See our lead scoring framework and the glossary entry on predictive scoring.
Trend 2, Conversation intelligence pipes call signals into scoring
In B2B lead nurturing and scoring, call-derived signals (competitor mentions, budget language, timeline phrases) are entering scoring models as first-class inputs. Gong's 2025 Revenue Intelligence report (Q2 2025, partner-reported across Gong's client base) shows 34% of RevOps teams now pipe conversation signals back into lead and account scoring. Forrester's 2025 alignment study found teams using conversation signals in scoring report 12% higher opportunity creation rates than teams using form data alone.
Direction, emerging.
What is changing, the qualitative signal sales already hears is becoming a quantitative input to the scoring model.
Why it matters, a discovery call where the prospect names a competitor and a Q4 timeline is worth more than ten whitepaper downloads. Impact on MQL-to-SQL, sales-accepted-lead rates rise when scoring reflects conversation context rather than form behavior alone.
Constraint, most marketing automation platforms do not have native conversation-intelligence connectors. Integrations run through Snowflake, custom APIs, or middleware.
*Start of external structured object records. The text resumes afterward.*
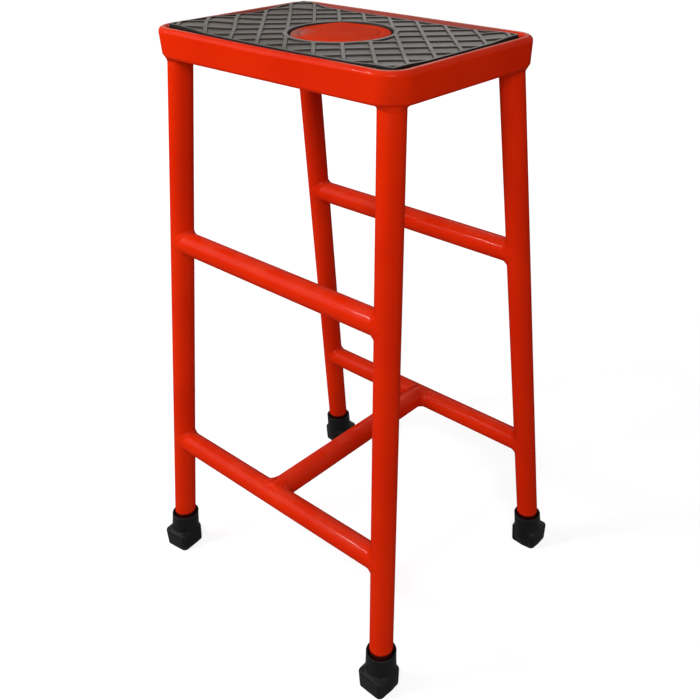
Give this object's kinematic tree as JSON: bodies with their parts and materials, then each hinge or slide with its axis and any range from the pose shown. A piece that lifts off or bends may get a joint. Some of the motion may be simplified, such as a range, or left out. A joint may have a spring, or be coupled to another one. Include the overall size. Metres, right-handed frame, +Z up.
{
  "type": "metal stool",
  "caption": "Tall welded tube stool with splayed legs, a pressed rectangular seat pan, a ribbed rubber seat mat and rubber feet.",
  "frame": {"origin": "centre of the seat, dropped to the floor under the feet", "axes": "+Z up; +X along the long side of the seat; +Y along its short side, away from the front"},
  "size_m": [0.367, 0.322, 0.633],
  "materials": {
    "red_paint": "gloss",
    "mat_rubber": "satin",
    "foot_rubber": "matte"
  },
  "bodies": {
    "root": {"seat_pan": "red_paint", "seat_mat": "mat_rubber", "leg_front_left": "red_paint", "leg_front_right": "red_paint", "leg_back_left": "red_paint", "leg_back_right": "red_paint", "rail_upper_front": "red_paint", "rail_upper_back": "red_paint", "rail_lower_front": "red_paint", "rail_lower_back": "red_paint", "centre_stretcher": "red_paint", "foot_front_left": "foot_rubber", "foot_front_right": "foot_rubber", "foot_back_left": "foot_rubber", "foot_back_right": "foot_rubber", "weld_seat_front_left": "red_paint", "weld_seat_front_right": "red_paint", "weld_seat_back_left": "red_paint", "weld_seat_back_right": "red_paint", "weld_upper_front_left": "red_paint", "weld_upper_front_right": "red_paint", "weld_upper_back_left": "red_paint", "weld_upper_back_right": "red_paint", "weld_lower_front_left": "red_paint", "weld_lower_front_right": "red_paint", "weld_lower_back_left": "red_paint", "weld_lower_back_right": "red_paint", "weld_stretcher_front": "red_paint", "weld_stretcher_back": "red_paint"}
  },
  "joints": []
}
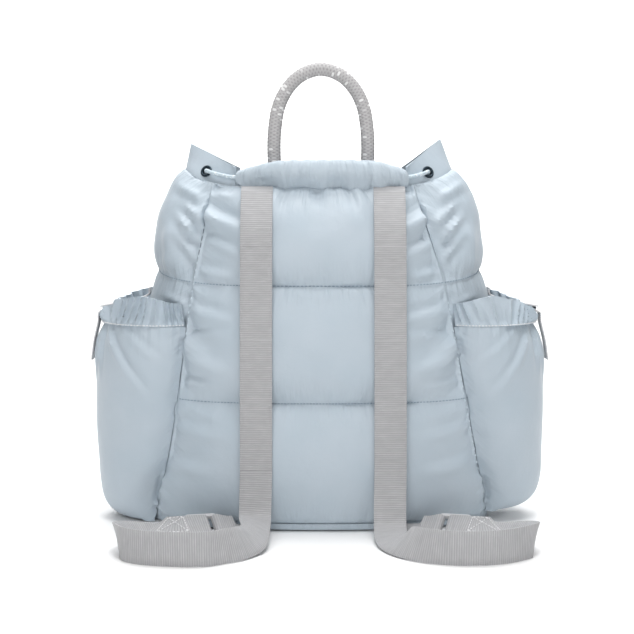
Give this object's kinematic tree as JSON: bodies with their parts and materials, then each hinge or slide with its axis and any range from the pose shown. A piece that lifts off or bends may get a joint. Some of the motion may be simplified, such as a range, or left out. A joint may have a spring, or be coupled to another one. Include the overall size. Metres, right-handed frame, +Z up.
{
  "type": "quilted puffer backpack",
  "caption": "Quilted puffer backpack with a gathered drawcord mouth, rope top handle, webbing shoulder straps with ladder locks, and open side pockets with snap tabs.",
  "frame": {"origin": "on the floor under the middle of the bag's base, on the flat underside of the base panel", "axes": "+Z up, +Y towards the bag's front, -Y towards the wearer's side with the shoulder straps, +X to the right in a view of the wearer's side"},
  "size_m": [0.4805, 0.3261, 0.473],
  "materials": {
    "nylon": "soft sheen woven nylon",
    "webbing": "ribbed flat webbing",
    "rope": "braided rope with flecks",
    "drawcord": "braided cord",
    "eyelet_metal": "dark satin",
    "snap_metal": "dark satin",
    "lock_plastic": "moulded"
  },
  "bodies": {
    "root": {"back_panel": "nylon", "front_panel": "nylon", "side_panel_left": "nylon", "side_panel_right": "nylon", "base_panel": "nylon", "back_casing": "nylon", "front_casing": "nylon", "ear_band_left": "nylon", "ear_band_right": "nylon", "eyelet_back_left": "eyelet_metal", "eyelet_front_left": "eyelet_metal", "eyelet_back_right": "eyelet_metal", "eyelet_front_right": "eyelet_metal", "drawcord": "drawcord", "handle_rope": "rope", "shoulder_strap_left": "webbing", "ladder_lock_left": "lock_plastic", "anchor_tab_left": "webbing", "side_pocket_left": "nylon", "pocket_ruffle_left": "nylon", "pocket_strap_left": "webbing", "pocket_tab_left": "webbing", "pocket_snap_left": "snap_metal", "shoulder_strap_right": "webbing", "ladder_lock_right": "lock_plastic", "anchor_tab_right": "webbing", "side_pocket_right": "nylon", "pocket_ruffle_right": "nylon", "pocket_strap_right": "webbing", "pocket_tab_right": "webbing", "pocket_snap_right": "snap_metal"}
  },
  "joints": []
}
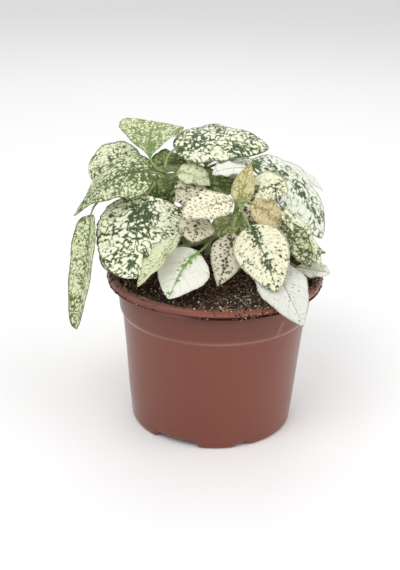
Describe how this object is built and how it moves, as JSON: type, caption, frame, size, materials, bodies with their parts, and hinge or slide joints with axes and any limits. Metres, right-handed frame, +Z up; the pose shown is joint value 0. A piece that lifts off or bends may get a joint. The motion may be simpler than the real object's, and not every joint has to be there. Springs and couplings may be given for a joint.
{
  "type": "potted polka dot plant",
  "caption": "Young white-splashed polka dot plant with opposite ovate leaves, in a reddish-brown thermoformed nursery pot filled with potting soil.",
  "frame": {"origin": "middle of the pot's floor, on the surface the pot stands on", "axes": "+Z up along the pot's axis, -Y towards the front of the plant, +X to its right"},
  "size_m": [0.1432, 0.1453, 0.1645],
  "materials": {
    "pot_plastic": "thin thermoformed polypropylene, satin, reddish brown",
    "soil": "peat and bark crumbs with perlite, matt",
    "foliage": "soft thin leaf, cream white with dark green flecks, satin"
  },
  "bodies": {
    "root": {"pot": "pot_plastic", "potting_soil": "soil", "leafy_stem_1": "foliage", "leafy_stem_2": "foliage", "leafy_stem_3": "foliage", "leafy_stem_4": "foliage", "leafy_stem_5": "foliage"}
  },
  "joints": []
}
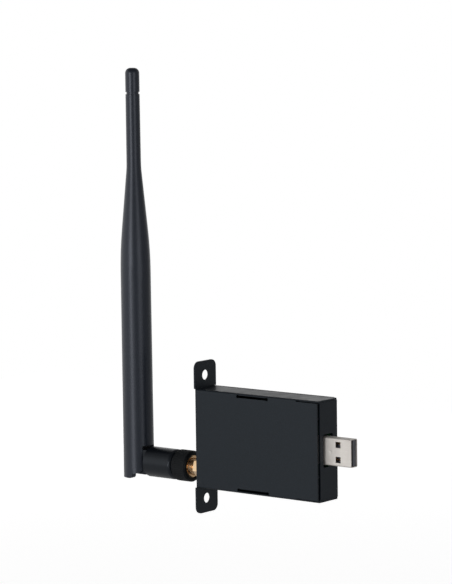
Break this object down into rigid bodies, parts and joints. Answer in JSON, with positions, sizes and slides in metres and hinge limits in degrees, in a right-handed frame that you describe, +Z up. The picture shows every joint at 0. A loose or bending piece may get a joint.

Failure mode, piping every keyword into the model without weighting trains scoring on sales-rep verbal habits, not buyer intent.
Do this now:
- Pipe three to five named signals (competitor mention, budget, timeline, decision criteria, next step) into the scoring model
- Weight conversation signals higher than form fills for late-stage accounts
- Review signal definitions with sales quarterly
Bottom line, what sales hears now counts.
Bridge to the glossary entry on conversation intelligence.
Trend 3, Generative AI assists segmentation and nurture content operations
In B2B lead nurturing and scoring, generative AI is being applied to segmentation logic and nurture content production rather than the scoring model itself. HubSpot's 2025 State of Marketing report (partner-reported) shows 47% of B2B marketing teams now use generative AI in content production for nurture tracks. Litmus's 2025 email benchmark reports AI-assisted subject line and preview text optimization lifted open rates by 8% to 14% in its 2024 to 2025 dataset.
Direction, accelerating.
What is changing, AI is taking on the production cost of persona-clustered nurture content, not the scoring decision itself.
Why it matters, the cost of producing six persona-clustered nurture tracks used to be the binding constraint. It is not anymore. Impact on MQL-to-SQL, persona-clustered nurture lifts engagement-to-MQL conversion in the 10% to 20% range when content matches buying committee role.
Constraint, AI content without editorial review reads generic and trains buyers to ignore nurture. Treat AI as draft assistance, not publish-ready output.
Failure mode, deploying AI-generated content at scale without persona testing creates a nurture program buyers unsubscribe from faster than they engage.
Do this now:
- Use AI for first-draft persona content, edit for voice
- A/B test AI-assisted versus human-written subject lines before scaling
- Build a content review SLA with one named editor
Bottom line, AI lowers production cost, it does not replace editorial judgment.
Buyer behavior trends
Trend 4, Buying committees force account-level scoring to replace lead-level scoring
In B2B lead nurturing and scoring, account-level scoring is replacing lead-level scoring as the primary handoff signal. Gartner's 2024 B2B Buying Survey found the average enterprise software purchase involves 6 to 10 stakeholders, up from 5.4 in 2017. Forrester's 2025 Buying Survey puts the number at 7.2 for deals over $100K ACV. ITSMA's 2025 ABM Benchmark Study reports teams running ABM platforms are 2.3x more likely to hit pipeline targets than lead-centric peers.
Direction, accelerating.
What is changing, coverage (engagement distribution across the committee) is becoming a tracked metric alongside score, and routing logic moves from person to account.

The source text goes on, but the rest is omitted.